The market for this segment's products is highly competitive and price
competition is intense. A number of firms, some of which are substantially
larger and have substantially greater financial resources than Volt,
manufacture one or more products competing with one or more of the segment's
products. Some of these competitors sell their products as complete systems,
for some of which Autologic has no competing system.
The Company holds several patents and trademarks related to this segment's
products, but does not believe that these patents or trademarks are material to
the segment.
Export sales represented approximately 46% of Autologic's sales in fiscal 1994,
43% in fiscal 1993 and 46% in fiscal 1992. In the past, Autologic has been
adversely affected by general economic recessions in the United States and in
other countries where Autologic products are sold. In addition, a significant
portion of Autologic's business is in the newspaper publishing industry, which
has in the past, experienced significant revenue downturns during recessions.

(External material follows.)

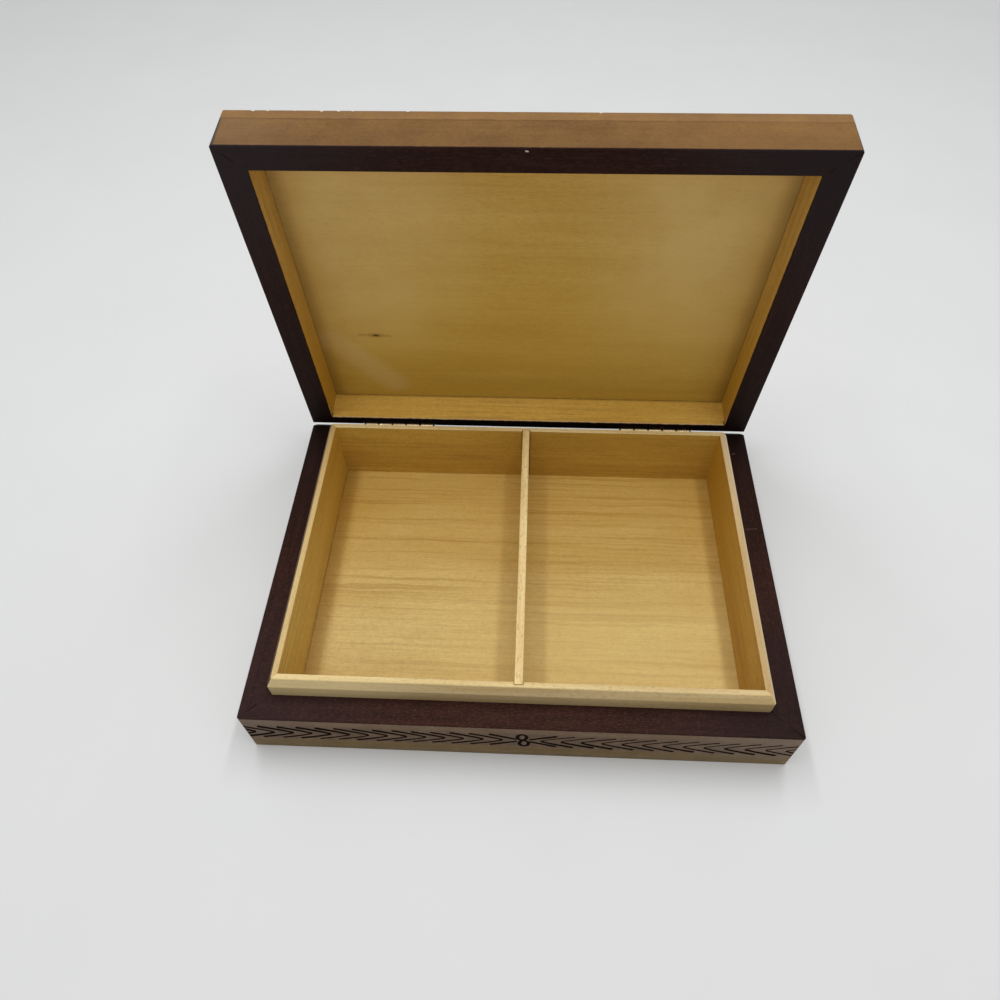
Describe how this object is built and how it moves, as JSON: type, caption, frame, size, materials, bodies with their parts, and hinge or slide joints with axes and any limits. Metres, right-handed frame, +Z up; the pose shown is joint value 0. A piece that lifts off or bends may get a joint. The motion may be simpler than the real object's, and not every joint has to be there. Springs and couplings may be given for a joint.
{
  "type": "carved wooden trinket box",
  "caption": "Rectangular wooden box for trinkets and papers, with a pale raised liner, a divider, and a stained base and lid joined by small hinges in a bevelled groove.",
  "frame": {"origin": "middle of the underside of the base", "axes": "+X to the right as seen from the front, +Y towards the hinges at the back, +Z up; the lid stands open"},
  "size_m": [0.216, 0.1756, 0.1841],
  "materials": {
    "stained_wood": "satin lacquer over brown stain, pale inside",
    "pale_wood": "bare, smoothly planed",
    "hinge_brass": "dull, slightly darkened",
    "nail_brass": "dull, slightly darkened",
    "pin_steel": "drawn wire"
  },
  "bodies": {
    "base": {"base_panel": "stained_wood", "base_front_wall": "stained_wood", "base_back_wall": "stained_wood", "base_left_wall": "stained_wood", "base_right_wall": "stained_wood", "liner_front_strip": "pale_wood", "liner_back_strip": "pale_wood", "liner_left_strip": "pale_wood", "liner_right_strip": "pale_wood", "divider": "pale_wood", "left_hinge_base_leaf": "hinge_brass", "left_hinge_pin": "pin_steel", "left_hinge_base_nails": "nail_brass", "right_hinge_base_leaf": "hinge_brass", "right_hinge_pin": "pin_steel", "right_hinge_base_nails": "nail_brass"},
    "lid": {"lid_panel": "stained_wood", "lid_front_wall": "stained_wood", "lid_back_wall": "stained_wood", "lid_left_wall": "stained_wood", "lid_right_wall": "stained_wood", "left_hinge_lid_leaf": "hinge_brass", "left_hinge_lid_nails": "nail_brass", "right_hinge_lid_leaf": "hinge_brass", "right_hinge_lid_nails": "nail_brass"}
  },
  "joints": [
    {"name": "lid_hinge", "type": "hinge", "parent": "base", "child": "lid", "pos_m": [0, 0.07566, 0.02765], "axis": [1, 0, 0], "range_deg": [0, 83]}
  ]
}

These downturns resulted in reductions in capital expenditures by that
industry, adversely affecting Autologic's performance.
Telephone Directory
Volt's Telephone Directory segment, utilizing highly specialized proprietary
automated systems which it developed for directory management and production,
together with phototypesetting systems manufactured by Autologic, implements
and maintains the database, produces digitized display advertisements and
photocomposes pages with integrated graphics for yellow and white pages
directories. These services are performed for a number of the regional
telephone operating companies, independent directory publishers and others.
Volt believes that it is a leading independent producer of yellow pages
directories for telephone companies in the United States.
The segment also provides directory management systems and various
photocomposition services to a number of regional telephone and independent
directory publishers, licenses production system software to directory
publishers and provides commercial services, such as composition and data
processing and database management services, to other customers.
The Telephone Directory segment markets these proprietary directory management
and production systems, customized to meet the needs of publishers who desire
to perform their work in-house. The systems are marketed to publishers
incorporating "workflow management" by which ads are automatically routed
between workstations, increasing throughput and control.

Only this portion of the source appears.